Speaking as a boomer, I would say most people like Facebook just because it
provides for nice social interaction - it lets you keep up with people you
want to keep up with in a non-intrusive way.

Twitter is good for specialized uses. If you have an expertise, or a strongly-
typed business niche, your followers can keep up with your periodic
announcements relating to your area. Since nothing meaningful can normally be
communicated in 140-character chunks, tweets often are just pointers to more
meaningful content. This is a non-intrusive way of pinging people for such
business ends and works better than Facebook for this purpose.

I would guess Gen-Y doesn't yet have as much need for the specialized-use
forum as it does for the social aspects of Facebook. Just a guess, though,
since I am too far removed in age to know.

------
Elepsis
One of the biggest advantages of Twitter in my experience has been using it as
a conduit for customer service. When I had an issue with checking in at a
Candlewood Suites, I tweeted about it and got a response from parent company
IHG. Result? My night was free (and I didn't even ask for it). Now I go out of
my way to recommend IHG hotels (Holiday Inns, etc.)

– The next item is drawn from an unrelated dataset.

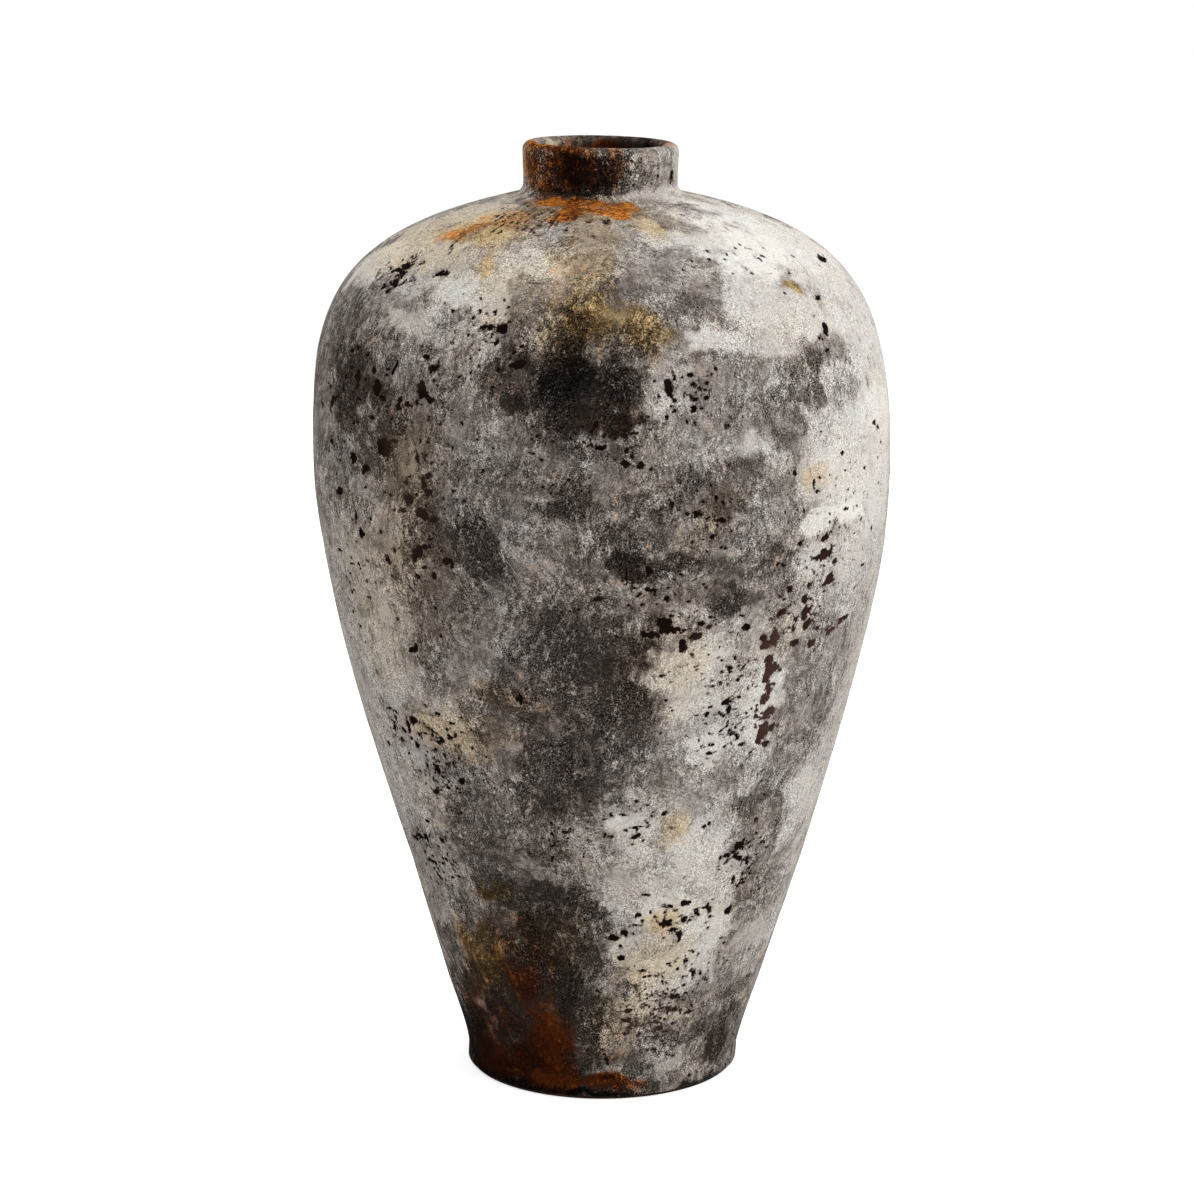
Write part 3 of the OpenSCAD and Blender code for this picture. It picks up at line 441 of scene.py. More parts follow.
# Chips through the mineral coat: azimuth, height, half width and half height in millimetres, lean
CHIPS = [
    # left shoulder
    (-41.5, 707, 6, 3, 5), (-56, 715, 4, 1.5, 0), (-55.5, 709, 8, 3.5, 0), (-57.5, 706, 5, 2, 0),
    (-54, 703, 5, 3, 0), (-54, 696, 6, 3, -20), (-57, 692, 5, 2, 0), (-55, 690, 4, 2, 0),
    (-64, 700, 3, 1.5, 0), (-61, 704, 3, 1, 0), (-50.5, 712, 2.5, 1, 0), (-48.5, 700, 3, 1.2, 0),
    (-22, 671, 10, 3, 0), (-19.8, 671, 4, 3.5, 0), (-21, 661, 3, 2.5, 0), (-26, 683, 2, 2, 0),
    (-22.5, 683, 1.5, 1.2, 0), (-26, 665, 2, 1.5, 0), (-16, 645, 6, 3, 5), (-15, 647, 3, 3, 0),
    (-17, 655, 2, 2, 0), (-15.5, 659, 1.5, 1.5, 0), (-19.7, 642, 2, 3, 0), (-22.5, 626, 2.5, 1.5, 0),
    (-20.8, 627, 6, 0.9, 0),
    # left flank
    (-57, 645, 3, 2, 0), (-59, 641, 3, 1.5, 0), (-55, 622, 4, 7, 0), (-60, 620, 3, 2, 0),
    (-48.5, 617, 6, 6, 0), (-46.5, 609, 4, 2, 0), (-50, 630, 2.5, 2, 0), (-46, 628, 3, 1.5, 0),
    (-43.8, 635, 1.6, 5, -20), (-41.5, 610, 5, 3, 0), (-42, 605, 4, 3, 0), (-39.5, 608, 4, 2.5, 0),
    (-36.4, 621, 4.5, 7, 10), (-34.4, 615, 6, 3, -35), (-33.8, 638, 5, 3, 20), (-33, 643, 2, 2, 0),
    (-36, 646, 3, 1.5, 0), (-33.5, 628, 2, 2, 0), (-32.5, 625, 2, 1.2, 0), (-43.5, 595, 1.6, 5, -20),
    (-65.5, 597, 4, 4, 0), (-67, 608, 3, 2, 0), (-66, 588, 2, 3, 0), (-60.5, 610, 2, 3, 0),
    (-62.5, 603, 2, 2, 0), (-71.5, 590, 4, 2, 0), (-49, 592, 4, 2, 0), (-45.8, 570, 8, 8, 0),
    (-43, 577, 4, 1.5, 0), (-55.5, 556, 5, 4.5, 0), (-51.5, 550, 7, 4, 15), (-65, 563, 3, 3, 0),
    (-61.5, 525, 6, 2.5, 15), (-54.2, 495, 3.5, 3.5, 0), (-55.5, 508, 1.5, 5, 0), (-36.9, 566, 1.8, 5, 15),
    (-33.5, 564, 3, 1.5, 30), (-34.3, 553, 5, 2, 10), (-35.5, 547, 2.5, 6, 0), (-34.5, 539, 5, 3, -20),
    (-39.3, 532, 5, 4.5, -20), (-36, 521, 8, 4.5, -8), (-33.4, 518, 5, 3, 0), (-41, 522, 5, 1.5, 0),
    (-37.5, 536, 2, 1.2, 0), (-38, 489, 7, 4, 25), (-39, 483, 3, 3, 0), (-36, 494, 5, 2.2, 15),
    (-31.2, 485, 4.5, 4, 0), (-30, 483, 2, 5, 0), (-44, 488, 2, 3.5, -20), (-46.5, 478, 4, 1.8, -45),
    (-45, 464, 4, 1.5, -10), (-53.3, 472, 2, 1.5, 0), (-59.5, 470, 3, 1.5, 0), (-60, 465, 2, 1.2, 0),
    (-65.5, 472, 3, 1.5, 0), (-38.5, 468, 3, 2, 0), (-34.5, 471, 2, 3, 0), (-36.5, 477, 3, 1.5, 0),
    (-54.8, 440, 3, 1.5, 20), (-62, 440, 4, 1.2, 35), (-65, 430, 3, 1.2, 0), (-43, 403, 5, 2, 10),
    (-42, 407, 2, 2, 0), (-34.8, 420, 1.6, 2, 0), (-61.5, 410, 2, 1.5, 0), (-26.5, 536, 3, 2.5, 20),
    (-22.5, 561, 2, 1.5, 0), (-17.8, 373, 3, 3.5, 0), (-27, 370, 2, 1.5, 0),
    # lower left
    (-56.5, 342, 4, 1.5, 0), (-54.3, 341, 4, 1.5, 0), (-47.8, 338, 4, 3.2, 25), (-50, 333, 2, 5, 0),
    (-46.8, 327, 3, 3, 0), (-56, 331, 5, 2, 0), (-52.5, 326, 4, 1.5, -20), (-50.5, 320, 3, 2, 0),
    (-48.3, 316, 3.5, 3, -20), (-54, 315, 4, 1.5, 0), (-39.5, 327, 3, 3.5, -20), (-42.3, 329, 2, 2.5, 0),
    (-41, 347, 3, 1.2, 0), (-38.7, 350, 3, 1.5, 0), (-38, 307, 6, 1.4, 8), (-35.4, 312, 1.4, 4, 0),
    (-43, 297, 3, 5, 15), (-41, 292, 4, 1.5, 20), (-46.6, 298, 2, 4, 0), (-51.5, 290, 3, 1.5, 15),
    (-41, 283, 5, 2, 0), (-46, 275, 4, 3, 0), (-60, 224, 8, 3, 0), (-57, 226, 5, 4, 0),
    (-64.5, 219, 5, 1.8, 0), (-53.3, 243, 3, 1.5, 0), (-60.5, 230, 3, 2, 0), (-45.5, 198, 4, 1.2, 0),
    (-59, 203, 5, 2, 0), (-56, 190, 4, 2, -20), (-42, 261, 4, 1.5, 0),
    # middle
    (-0.3, 583, 4.5, 2, 5), (4.3, 570, 3.5, 2.5, 0), (4.5, 581, 2, 2, 0), (7.2, 569, 3.5, 3, -20),
    (5.5, 576, 1.5, 3, 0), (9.2, 565, 3, 1, 0), (0.5, 592, 2, 2, 0), (2.5, 591, 1.5, 1.2, 0),
    (6.7, 601, 2.5, 1.5, 0), (10.3, 601, 2, 1.5, 0), (13.2, 630, 4, 5.5, 0), (14.2, 639, 1.2, 4, 10),
    (13.4, 624, 2, 4, 0), (17.3, 637, 3.5, 1.5, 0), (18.3, 630, 4, 2, -15), (18, 618, 3.5, 1.5, 0),
    (17.7, 611, 3, 2, 0), (22, 637, 3, 2, 0), (20.5, 619, 2, 1.5, 0), (14.2, 610, 1.3, 2, 0),
    (11.2, 622, 1.5, 1.5, 0), (24.4, 596, 2.5, 1.3, 0), (18.3, 529, 5, 2, 10), (17.4, 516, 1.5, 1.5, 0),
    (22.5, 522, 4, 2.5, 0), (21, 509, 2, 1.5, 0), (18.6, 507, 2, 1.2, 0), (8.6, 484, 2.5, 4, 0),
    (9, 468, 6, 1.8, -8), (12, 460, 3.5, 3.5, 0), (16.3, 457, 2, 1.2, 0), (-1.3, 461, 3.5, 2.6, 30),
    (-1.1, 468, 1.5, 2, 0), (-4.9, 452, 1.5, 1.5, 0), (11.9, 437, 6, 6.5, 0), (10.6, 440, 3, 4, 0),
    (14.3, 433, 6, 2.6, -10), (9.5, 430, 4, 2.6, 0), (7.7, 431, 2.5, 2.5, 0), (15, 444, 2, 1.2, 0),
    (13, 446, 2, 1.2, 0), (18, 426, 8, 3.4, 18), (15.7, 420, 3.6, 6, 0), (19.2, 437, 3, 3, 0),
    (20.7, 434, 3, 1.8, 20), (17.8, 411, 1.8, 2, 0), (2.4, 429, 4, 0.9, -15), (11.6, 395, 3.2, 1.4, 0),
    (26.5, 396, 2, 2, 0), (29, 395, 2.6, 2.6, 0), (28.8, 386, 2, 2, 0), (26.9, 367, 5.5, 3.6, 0),
    (27.3, 362, 2, 5, 0), (29.2, 370, 3, 1.4, 0), (23, 364, 2, 1.4, 0),
    # right flank
    (53.6, 661, 4.6, 5, 0), (51, 656, 3, 3, 0), (51.2, 672, 1.6, 1, 0), (55.5, 684, 4, 1.2, 0),
    (52, 645, 4, 1.2, 0), (74, 708, 10, 3, 0), (52.8, 562, 3, 1.8, 0), (46.2, 583, 2, 1.4, 0),
    (52, 574, 3, 1, 0), (67, 577, 4, 2.4, 0), (69, 573, 3, 1.6, 0), (71, 559, 3, 1.2, 0),
    (39, 553, 2.2, 2, 0), (44, 542, 1.8, 3.4, 0), (45.4, 546, 3, 1, 0), (45.4, 535, 3, 1.2, 0),
    (53.8, 515, 2.6, 1.4, 0), (61.4, 544, 2, 1.2, 0), (40.5, 494, 3, 2, 0), (37.8, 514, 2.5, 1.4, 0),
    (48, 495, 5, 3, 20), (49.5, 499, 3, 1.4, 0), (47.8, 481, 7, 5, 0), (50, 483, 2.2, 4, 0),
    (45, 480, 4, 1.8, 10), (51.4, 472, 3, 2.4, 0), (47.6, 472, 3, 1.6, 0), (50.4, 459, 5.5, 5, 0),
    (48.6, 455, 4, 2, 20), (52, 453, 2.4, 1.4, 0), (44.4, 458, 4, 3.6, 0), (43.4, 446, 4, 4, 0),
    (44.4, 446, 3, 2, 0), (44, 433, 4.6, 5, -20), (45.6, 426, 3.4, 3.4, 0), (39, 457, 4, 2.2, -30),
    (36.6, 437, 3, 2, 0), (38.4, 438, 3.4, 2.4, 0), (41.4, 431, 3, 2, 0), (41.4, 422, 2.6, 2.4, 0),
    (42, 410, 5, 3, 0), (48.6, 418, 3, 2, 0), (52.6, 415, 5, 2.4, 15), (57, 419, 7, 1.6, 12),
    (47.6, 406, 5, 3, 0), (29.1, 430, 4, 3.5, 0), (27.5, 441, 2, 1.2, 0), (33.6, 418.6, 4.5, 4, 0),
    (34.5, 412.6, 5.5, 4, 0), (36.4, 417, 5, 6.5, 0), (35.9, 399.5, 4, 4, 0), (36.4, 391, 5.5, 7, 0),
    (37.7, 391, 5, 4.5, -30), (35.9, 383, 4, 4.5, 0), (37, 373, 3, 5.5, 20), (36.3, 364, 3.5, 4.5, 10),
    (38.6, 353, 6, 4.5, 0), (37.3, 347, 5.5, 3.5, 0), (37.7, 337.6, 5.5, 7.5, 0), (40, 337.6, 5.5, 3.5, 0),
    (37, 328, 4, 4.5, 0), (39.1, 323, 3.5, 3, 0), (63.4, 461, 3, 1.2, 0), (30.4, 334, 2.4, 2.8, 0),
    (32, 327, 3, 1.4, 0), (31.4, 340, 2, 1.2, 0), (28.6, 337, 2, 1.2, 0), (24.4, 330, 2, 1.2, 0),
    (57.7, 418, 8, 1.8, 10), (54.5, 412.6, 10, 2.5, 12), (47.2, 405.5, 4, 3, 0), (49.7, 481, 3, 5, 0),
    (46.2, 480, 3.5, 3, 0), (45, 423, 4, 4, -40), (37.5, 437.6, 6, 3, 0), (-47, 727, 0.8, 4, 25),
    (-45.2, 722.5, 3.4, 0.6, -35),
    # lower right
    (14.4, 271, 2.4, 2, 0), (4, 272, 4, 1.2, 0), (7.4, 252, 4.6, 1.8, 0), (10.6, 261, 2.6, 1.2, 15),
    (7.2, 260, 3.6, 0.9, 0), (0.4, 252, 5, 1, 0), (0.2, 268, 2.6, 1, 0), (22.6, 185, 4, 3.4, 0),
    (17.6, 184, 4, 1.2, 0), (18, 168, 6, 3.6, 0), (20.4, 161, 5, 2, 0), (22.4, 156, 3, 4, 0),
    (23.4, 170, 3, 3, 0), (29, 178, 6, 1.2, 0), (27.4, 173, 2, 3, 0), (32.2, 169, 4, 1.2, -15),
    (38.4, 171, 4, 4, 20), (2, 157, 6, 2.6, 0), (5, 161, 3.4, 2, 20), (8.6, 168, 4, 1.2, 0),
    (10.6, 197, 3, 1.2, 0), (16, 194, 2, 1, 0), (37.4, 232, 5, 4, 0), (36.4, 222, 7, 2.6, -10),
    (38, 220, 4, 2.6, 0), (41.4, 217, 5, 2, 0), (34, 225, 4, 2, 0), (41, 195, 4, 2, 0),
    (37.6, 200, 2, 4, 0), (42, 234, 2, 1.4, 0), (25, 95, 4, 2, 0), (26, 82, 6, 2.4, 0), (23, 85, 4, 1.4, 0),
    (32.6, 77, 4, 1.4, 0), (23, 62, 4, 1.6, -10), (26.6, 69, 3, 1.6, 0), (21, 66, 3, 1.8, 0),
    (7.4, 63, 5, 1.4, 0), (8, 76, 5, 2, 0), (17.6, 84, 4, 1.6, 0), (9, 86, 4, 1.4, 0),
    (26.8, 37, 2.4, 1, 0), (29, 36, 2, 1, 0), (19, 45, 5, 1.4, 0), (30.4, 115, 2, 4, 0),
    (38.6, 12, 3, 2, 20), (1, 38, 1.4, 6, 20), (5, 137, 3, 3, 0), (12, 124, 3, 1.4, 0),
    (15.4, 118, 5, 1.4, 0),
    # neck
    (66, 775, 2.6, 5, 0), (65, 769, 3.6, 2, 0), (25, 768, 1.6, 1.6, 0), (47, 775, 1, 1, 0),
]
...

That's the coolest such experience I've had thus far, but advantages like that
just add a whole extra layer on top of the social networking part of Twitter
for me.

------
dbrown26
Twitter appeals to the 30-50 demographic because they do not have the
unlimited time it takes to deal with Facebook or MySpace. I'm 33 and have a
Facebook account that I rarely ever use because it just takes too much effort.
I don't want to spend hours buying virtual bumper stickers, uploading photos,
or any of the other myriad things that people with lots of free time do on
Facebook. I use Twitter as I can and it requires no more of me. Neither is
necessarily better or worse, they are designed to do different things.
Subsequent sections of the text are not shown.